The schematic of pockels laser is depicted in figure 1. This hybrid integrated laser is formed by edge-coupling a III-V reflecting semiconductor optical amplifier (RSOA) to an external cavity on a LNOI chip. There is a chance for mode mismatch causing insertion loss between the RSOA and LNOI which may result in power loss. This is solved by using a spot size converter at the edge of the RSOA. An anti-reflective layer is coated on the III-V facet to reduce the facet reflection. To achieve reduced reflectivity and match the angle of injected light, LNOI’s input-facet waveguide is angled by 10 degrees. For reducing further reflectivity, an AR coating is applied to the input facet of LNOI. By electro-optically modulating the phase shifter of the device, laser frequency modulation is achieved.

The LNOI external cavity is made up of two racetrack resonators forming a Vernier mirror structure. The racetracks and bus waveguides are designed to reduce the number of coupled mode families and prevent multi-mode lasing. The selection of coupling is done carefully by considering the lasing power, laser linewidth, and the tuning speed of the cavity. The free spectral range of the resonators is set at 70 GHz and there is a difference of 2 GHz between the two resonators.

Each resonator has a unique purpose. The first one contains a microheater for broad wavelength tuning using the thermo-optic effect. The second one is designed for high speed electro-optic tuning by integrating driving electrodes in it. The periodically-poled lithium niobate (PPLN) cavity section embedded inside the second resonator makes it compatible with the second harmonic generation process. To align the longitudinal laser cavity mode with the Vernier mode, a tunable phase control section is also implemented in the cavity and this section is operated using the EO effect as the EO Pockels factor in lithium niobate is very large. This method allows high-speed, energy-efficient, and independent control of individual functionalities. There is a sagnac loop ring placed at the end of the external cavity that acts as the output end mirror with 30% reflectivity.

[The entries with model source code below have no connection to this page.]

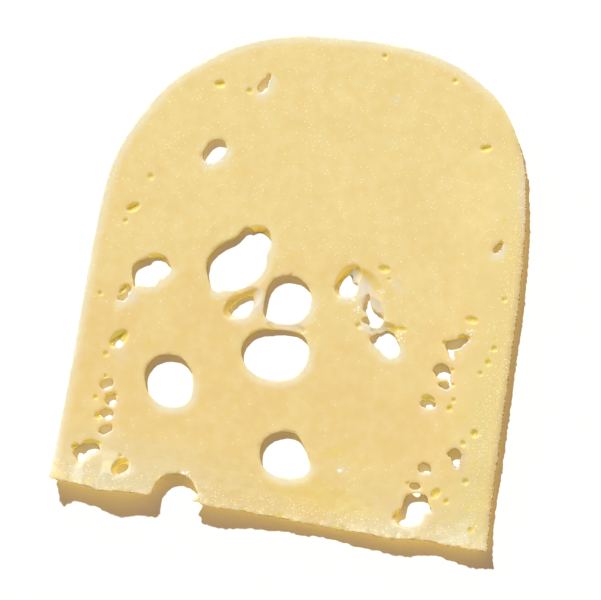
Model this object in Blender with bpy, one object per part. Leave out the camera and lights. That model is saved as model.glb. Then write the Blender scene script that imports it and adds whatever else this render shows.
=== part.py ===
"""A thin slice of Swiss-type cheese, cut across an arched loaf.

The slice lies on z = 0. Its straight cut base runs along X at -Y and its arch points to +Y. It is
flat but for the base, which has dried and curled up off the table, most of all at the left corner,
and the right side, which stands a little proud of it. Round eyes go right through it, and shallow
bubbles are cut open in its upper face.
"""
import math

import bmesh
import bpy
from mathutils import Matrix, Vector

# All dimensions are in millimetres. MM turns them into metres.
MM = 0.001
THICKNESS = 2.0
HALF_WIDTH = 50.3
HALF_LENGTH = 55.6

# Steps of the curves, of the bubbles and of the splits that let the slice bend.
OUTLINE_STEPS = 4
EYE_STEPS = 4
SMALL_EYE_STEPS = 2
PIT_STEPS = 2
BUBBLE_STEPS = 3
CURL_STEP = (4, 3)
SIDE_STEP = (4, 6)
CORNER_COLUMNS = (-49.0, -48.0, -46.0, -45.0)
CORNER_ROWS = (-50.5, -53.25, -54.25)
CORNER_BOX = (-43.0, -49.0)
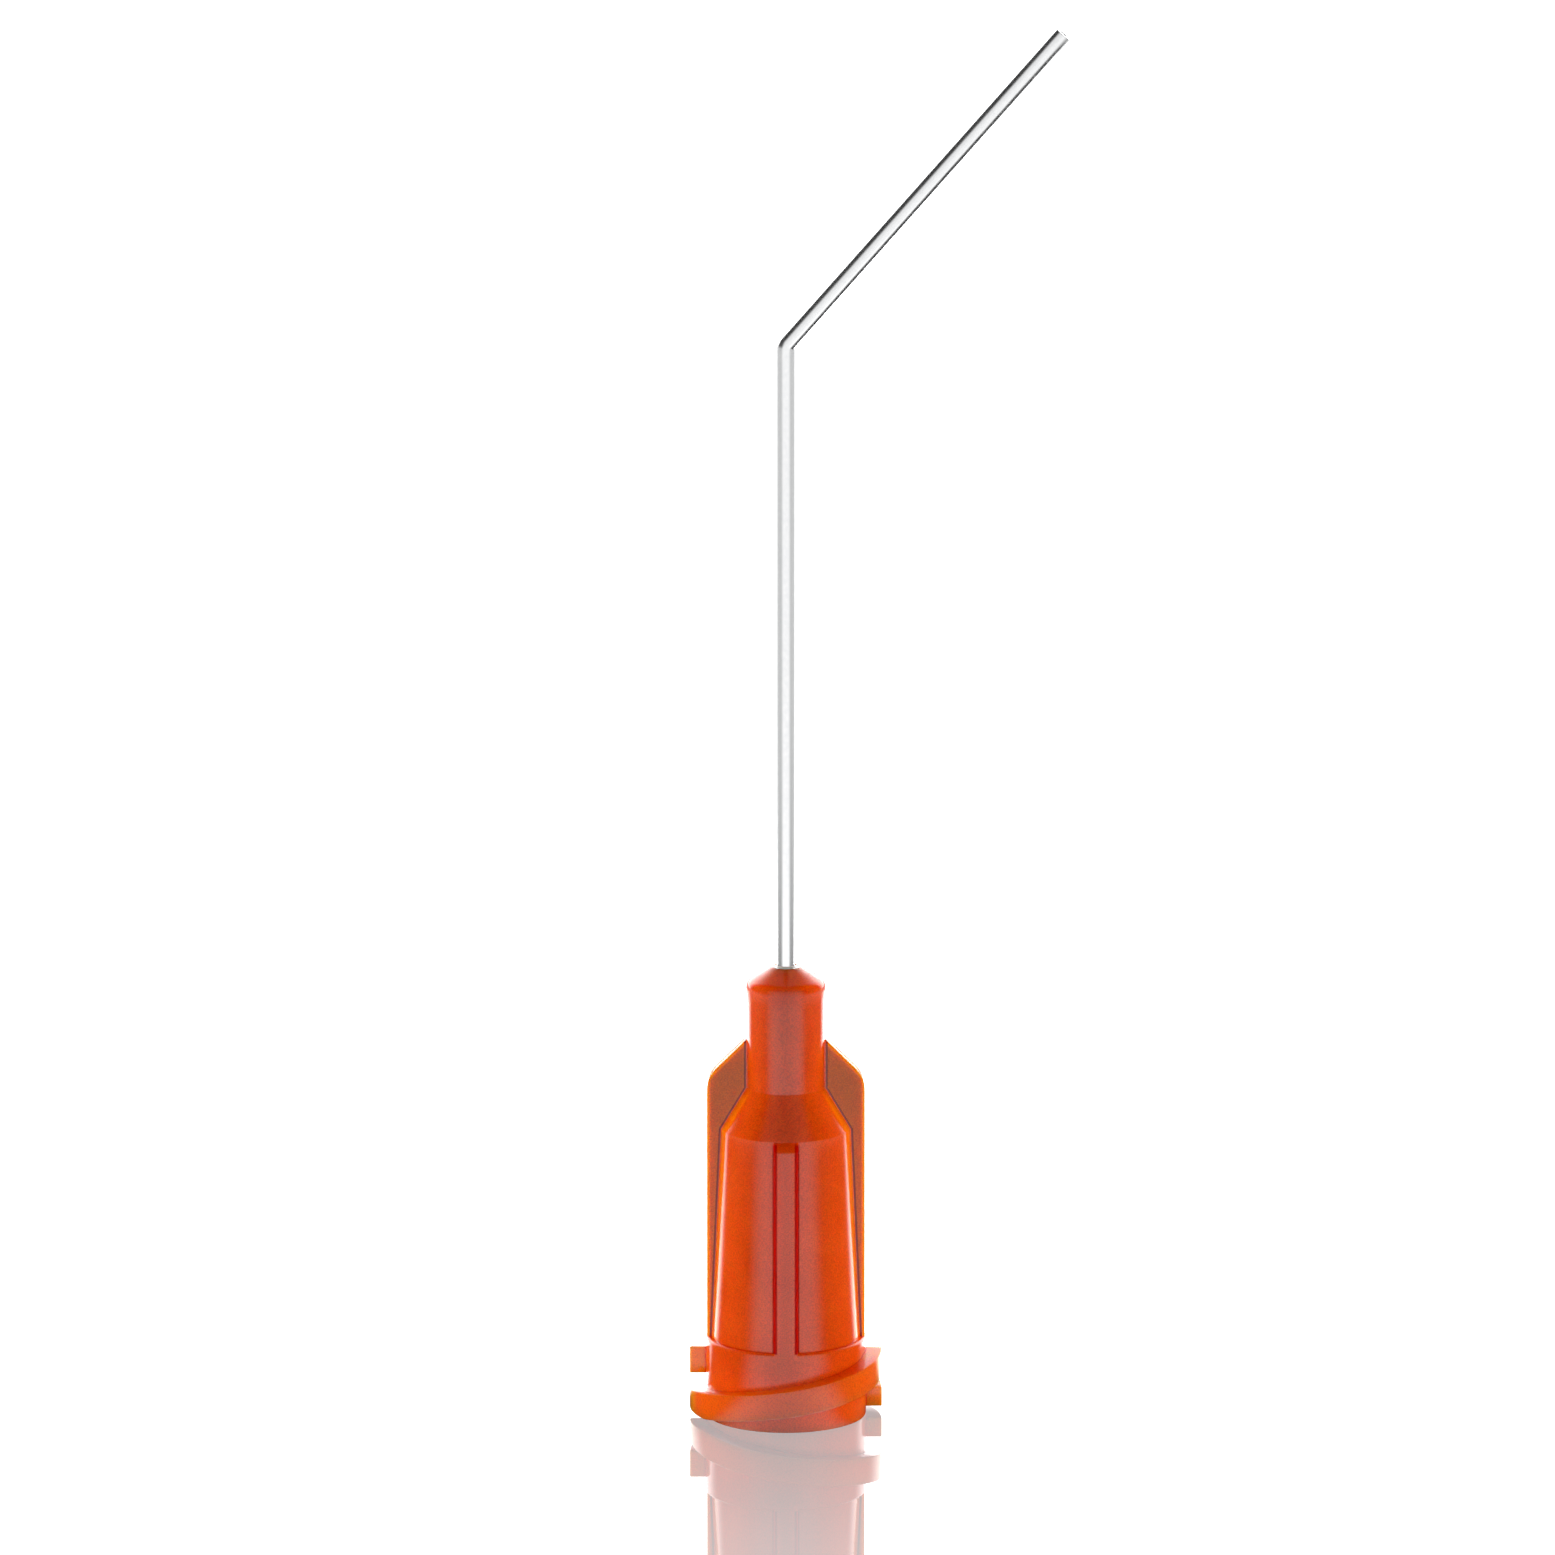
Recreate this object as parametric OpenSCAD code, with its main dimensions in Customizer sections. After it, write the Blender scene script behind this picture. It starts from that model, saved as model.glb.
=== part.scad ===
// Dispensing needle tip: a moulded luer lock hub that carries a bent stainless cannula.
// Millimetres. The origin is the centre of the hub's mouth, on the plane of its rim.
// +Z runs up the hub, and the cannula bends toward +X.

/* [Ring at the mouth] */
// Outside radius of the ring
ring_r = 3.25; // [3.2:0.01:3.3]
// Height of the ring
ring_h = 3.29; // [3.2:0.01:3.6]
// Rounding of the ring's top edge
ring_round = 0.12; // [0.05:0.01:0.16]

/* [Barrel, neck and nose] */
// Barrel radius where it leaves the ring
barrel_r_low = 3.01; // [2.95:0.01:3.04]
// Barrel radius at the shoulder
barrel_r_high = 2.63; // [2.55:0.01:2.75]
// Height of the shoulder
shoulder_z = 11.98; // [11.8:0.01:12.3]
// Rounding of the shoulder's edge
shoulder_round = 0.12; // [0.05:0.01:0.3]
// Radius of the neck
neck_r = 1.61; // [1.55:0.01:1.75]
// Height at which the shoulder cone meets the neck
neck_z = 13.7; // [13.4:0.01:14.0]
// Overall height of the hub
hub_h = 18.67; // [18.3:0.01:19.2]
// Radius of the flat at the top of the nose
nose_r = 0.564; // [0.54:0.002:0.7]
// Slope of the nose cone, in degrees from level
nose_slope = 31; // [26:1:35]
// Rounding where the neck turns into the nose
nose_round = 0.5; // [0.2:0.05:0.6]

/* [Wings and ribs] */
// Thickness of the two wings
wing_t = 0.77; // [0.7:0.01:1.0]
// Reach of the wings from the axis
wing_r = 3.2; // [3.1:0.01:3.24]
// Height at which the wings' slanting tops would meet on the axis
wing_apex_z = 17.3; // [16.8:0.1:17.6]
// Rounding of each wing's top corner
wing_corner = 1.25; // [0.6:0.05:1.6]
// Rounding of the wings' long edges
wing_edge = 0.13; // [0.05:0.01:0.2]
// Overall width of the front and back ribs
rib_w = 1.0; // [0.8:0.02:1.2]
// Rounding of the ribs' long edges
rib_edge = 0.16; // [0.08:0.01:0.2]
// Drop of a rib's top from the barrel to its face
rib_drop = 0.28; // [0.1:0.02:0.5]

/* [Lock lugs] */
// Outside radius across the lugs
lug_r = 3.9; // [3.8:0.01:3.95]
// Height of a lug's section along the axis
lug_t = 1.116; // [1.0:0.01:1.2]
// Rise of a lug over its half turn
lug_rise = 1.704; // [1.5:0.01:1.75]
// Top of a lug where it starts
lug_start_top = 1.058; // [0.9:0.01:1.1]
// Least height of a lug above the rim
lug_clear = 0.238; // [0.1:0.01:0.4]

/* [Socket and passage] */
// Radius of the luer socket at the mouth
socket_r = 2.15; // [2.1:0.01:2.2]
// Depth of the luer socket
socket_depth = 11.4; // [9:0.1:11.4]
// Lead-in at the mouth
mouth_lead = 0.1; // [0.05:0.01:0.2]

/* [Cannula and adhesive] */
// Outside radius of the cannula
cannula_r = 0.36; // [0.3:0.01:0.4]
// Radius of the cannula's bore
bore_r = 0.205; // [0.1:0.005:0.25]
// Height of the corner at which the cannula's two legs would meet
bend_z = 44.33; // [30:0.01:60]
// Angle of the bend
bend_angle = 41; // [20:1:60]
// Radius of the bend at the middle of the tube
bend_r = 0.45; // [0.42:0.01:3]
// Length of the bent leg, measured from that corner
leg = 16.89; // [6:0.01:30]
// Radius of the adhesive well in the nose
well_r = 0.5; // [0.48:0.005:0.53]
// Depth of the adhesive well
well_depth = 0.8; // [0.4:0.1:1.2]
// Height to which the adhesive creeps up the cannula
creep = 0.06; // [0.02:0.01:0.15]

/* [Hidden] */
$fn = 96;
luer_taper = 0.06;                       // of the diameter, for each unit of length
socket_r_end = socket_r - socket_depth * luer_taper / 2;
passage_z = socket_depth + (socket_r_end - cannula_r);   // a 45 degree funnel
nose_corner_z = hub_h - (neck_r - nose_r) * tan(nose_slope);
bend_start_z = bend_z - bend_r * tan(bend_angle / 2);
leg_straight = leg - bend_r * tan(bend_angle / 2);
past = 0.2;                              // how far a cut runs past its face
lug_steps = 36;

// Points of a closed outline, with corner i rounded to radius rad[i]
function unit(v) = v / norm(v);
function corner(a, b, c, r, n) =
    r <= 0 ? [b] :
    let (u = unit(a - b), w = unit(c - b), half = acos(u * w) / 2,
         o = b + unit(u + w) * (r / sin(half)),
         p = b + u * (r / tan(half)) - o, q = b + w * (r / tan(half)) - o,
         turn = sign(p[0] * q[1] - p[1] * q[0]) * (180 - 2 * half))
    [for (k = [0 : n]) let (t = turn * k / n)
        o + [p[0] * cos(t) - p[1] * sin(t), p[0] * sin(t) + p[1] * cos(t)]];
function rounded(pts, rad, n = 6) =
    [for (i = [0 : len(pts) - 1])
        each corner(pts[(i + len(pts) - 1) % len(pts)], pts[i], pts[(i + 1) % len(pts)], rad[i], n)];

// Ring, barrel, shoulder, neck and nose, turned about the axis
module turned_body() {
    rotate_extrude()
        polygon(rounded(
            [[0, 0], [ring_r, 0], [ring_r, ring_h], [barrel_r_low, ring_h],
             [barrel_r_high, shoulder_z], [neck_r, neck_z], [neck_r, nose_corner_z],
             [nose_r, hub_h], [0, hub_h]],
            [0, 0, ring_round, 0, shoulder_round, 0, nose_round, 0, 0]));
}

// One plate through the axis that shows as the two wings, with its edges drawn in by d
function wing_outline(d) = rounded(
    [[-wing_r + d, ring_h / 2], [wing_r - d, ring_h / 2],
     [wing_r - d, wing_apex_z - wing_r + d - d * sqrt(2)], [0, wing_apex_z - d * sqrt(2)],
     [-wing_r + d, wing_apex_z - wing_r + d - d * sqrt(2)]],
    [0, 0, wing_corner - d, 0, wing_corner - d], 8);

module wings() {
    rotate([90, 0, 0])
        hull()
            for (a = [0, 45, 90])
                linear_extrude(height = wing_t - 2 * wing_edge * (1 - sin(a)), center = true)
                    polygon(wing_outline(wing_edge * (1 - cos(a))));
}

// A rib on the barrel, its face flush with the ring
module rib() {
    intersection() {
        cylinder(r = ring_r, h = hub_h);
        linear_extrude(height = hub_h)
            polygon(rounded(
                [[-rib_w / 2, -1.9], [-rib_w / 2, -ring_r - 0.02], [rib_w / 2, -ring_r - 0.02], [rib_w / 2, -1.9]],
                [0, rib_edge, rib_edge, 0]));
        rotate([90, 0, 90])
            linear_extrude(height = rib_w + 1, center = true)
                polygon(rounded(
                    [[-1.9, 2.6], [-ring_r - 0.02, 2.6], [-ring_r - 0.02, shoulder_z - rib_drop],
                     [-barrel_r_high, shoulder_z], [-1.9, shoulder_z]],
                    [0, 0, ring_round, 0, 0]));
    }
}

// Half a turn of right-hand thread, cut off level near the rim
module lug() {
    function top(i) = lug_start_top + lug_rise * i / lug_steps;
    function low(i) = max(lug_clear, top(i) - lug_t);
    r_in = 2.9;
    r_out = lug_r + past;
    pts = [for (i = [0 : lug_steps]) let (a = 180 * i / lug_steps, c = cos(a), s = sin(a))
        each [[r_in * c, r_in * s, low(i)], [r_out * c, r_out * s, low(i)],
              [r_out * c, r_out * s, top(i)], [r_in * c, r_in * s, top(i)]]];
    last = 4 * lug_steps;
    sides = [for (i = [0 : lug_steps - 1], k = [0 : 3])
        let (p = 4 * i + k, q = 4 * i + (k + 1) % 4)
        each [[p, q + 4, p + 4], [p, q, q + 4]]];
    ends = [[0, 2, 1], [0, 3, 2], [last, last + 1, last + 2], [last, last + 2, last + 3]];
    intersection() {
        cylinder(r = lug_r, h = ring_h);
        polyhedron(points = pts, faces = concat(sides, ends));
    }
}

// Luer socket, funnel and the seat that grips the cannula
module passage() {
    translate([0, 0, -past])
        cylinder(r1 = socket_r + past * luer_taper / 2, r2 = socket_r_end, h = socket_depth + past);
    translate([0, 0, -past])
        cylinder(r1 = socket_r + mouth_lead + past, r2 = socket_r - 0.001, h = mouth_lead + past + 0.001);
    translate([0, 0, socket_depth])
        cylinder(r1 = socket_r_end, r2 = cannula_r, h = passage_z - socket_depth);
    translate([0, 0, passage_z - 0.05])
        cylinder(r = cannula_r, h = hub_h + past - passage_z);
    translate([0, 0, hub_h - well_depth])
        cylinder(r = well_r, h = well_depth + past);
}

module hub() {
    color([0.93, 0.33, 0.05])
        difference() {
            union() {
                turned_body();
                wings();
                rib();
                rotate([0, 0, 180]) rib();
                lug();
                rotate([0, 0, 180]) lug();
            }
            passage();
        }
}

// A rod along the cannula's route: straight leg, bend and bent leg
module route(r, more) {
    translate([0, 0, passage_z - more])
        cylinder(r = r, h = bend_start_z - passage_z + more, $fn = 64);
    translate([bend_r, 0, bend_start_z]) {
        rotate([90, 0, 180])
            rotate_extrude(angle = bend_angle)
                translate([bend_r, 0]) circle(r = r, $fn = 64);
        rotate([0, bend_angle, 0])
            translate([-bend_r, 0, 0])
                cylinder(r = r, h = leg_straight + more, $fn = 64);
    }
}

module cannula() {
    color([0.80, 0.82, 0.84])
        difference() {
            route(cannula_r, 0);
            route(bore_r, past);
        }
}

// Clear adhesive that fills the well round the cannula and creeps a little way up it
module adhesive_bead() {
    color([0.97, 0.92, 0.84])
        rotate_extrude()
            polygon([[cannula_r, hub_h - well_depth], [well_r, hub_h - well_depth],
                     [well_r, hub_h], [cannula_r, hub_h + creep]]);
}

hub();
cannula();
adhesive_bead();
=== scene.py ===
import math

import bmesh
import bpy
from mathutils import Matrix, Vector

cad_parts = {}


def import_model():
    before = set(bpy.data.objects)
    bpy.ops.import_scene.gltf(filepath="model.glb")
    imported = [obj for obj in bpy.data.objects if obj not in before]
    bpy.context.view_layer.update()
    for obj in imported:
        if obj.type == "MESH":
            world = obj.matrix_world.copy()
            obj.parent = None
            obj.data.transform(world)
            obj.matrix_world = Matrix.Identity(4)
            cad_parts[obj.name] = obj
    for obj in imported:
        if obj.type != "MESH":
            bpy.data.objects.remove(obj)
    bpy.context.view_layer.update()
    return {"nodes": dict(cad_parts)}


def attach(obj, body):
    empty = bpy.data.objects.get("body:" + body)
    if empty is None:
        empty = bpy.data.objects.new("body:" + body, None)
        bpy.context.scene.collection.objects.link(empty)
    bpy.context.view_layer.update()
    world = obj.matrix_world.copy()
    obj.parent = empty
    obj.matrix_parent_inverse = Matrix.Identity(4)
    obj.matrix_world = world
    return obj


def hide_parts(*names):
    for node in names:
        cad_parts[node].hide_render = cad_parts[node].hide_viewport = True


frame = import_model()
MM = 0.001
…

Both racetrack resonators use different coupling structures. The first one uses a pulley coupler structure and the second one uses a straight waveguide for second harmonic generation at both telecom and near-infrared wavelengths. Both the bus waveguide structures are mainly designed to work for the fundamental quasi-TE mode.

The bandwidth of the lasing spectrum is improved by the pulley coupling structure, but the risk of multimode lasing is high. This problem is solved using the second coupling design by achieving single-mode lasing and suppressing the mode that is one vernier free spectral range away. The high-single-mode suppression ratio is above 50 dB. 

The tuning wavelength range for this laser is from 1576 nm to 1596 nm as shown in figure 2 and this is realized by thermo-optical tuning. The fundamental lasing wavelength of this laser is 1518.12 nm which is in the near IR range and the frequency-doubled wavelength is 790.56 nm which comes under the visible range and is shown in figure 3. The power of the second harmonic light is relatively low and limits the intracavity lasing power at the fundamental frequency. This can be improved by optimizing the coupling efficiency between the RSOA and the LN chip and by implementing longer sections of PPLN inside the cavity to enhance the SHG efficiency.

The Pockels laser has the advantage of incorporating a wavelength converter inside the lasing cavity offering faster configurability of the visible light which is important for atomic/ion trapping experiments to conduct optical pumping, controlling image light, and laser cooling steps.

Applications

Integrated pockels laser can be used for different applications like atomic physics, LiDAR, microwave photonics, etc. In atomic physics, switching speed is required upto MHz level for ion/atom manipulation at visible and near visible bands and LiDAR requires a narrow-linewidth laser with high linearity and speed above MHz range.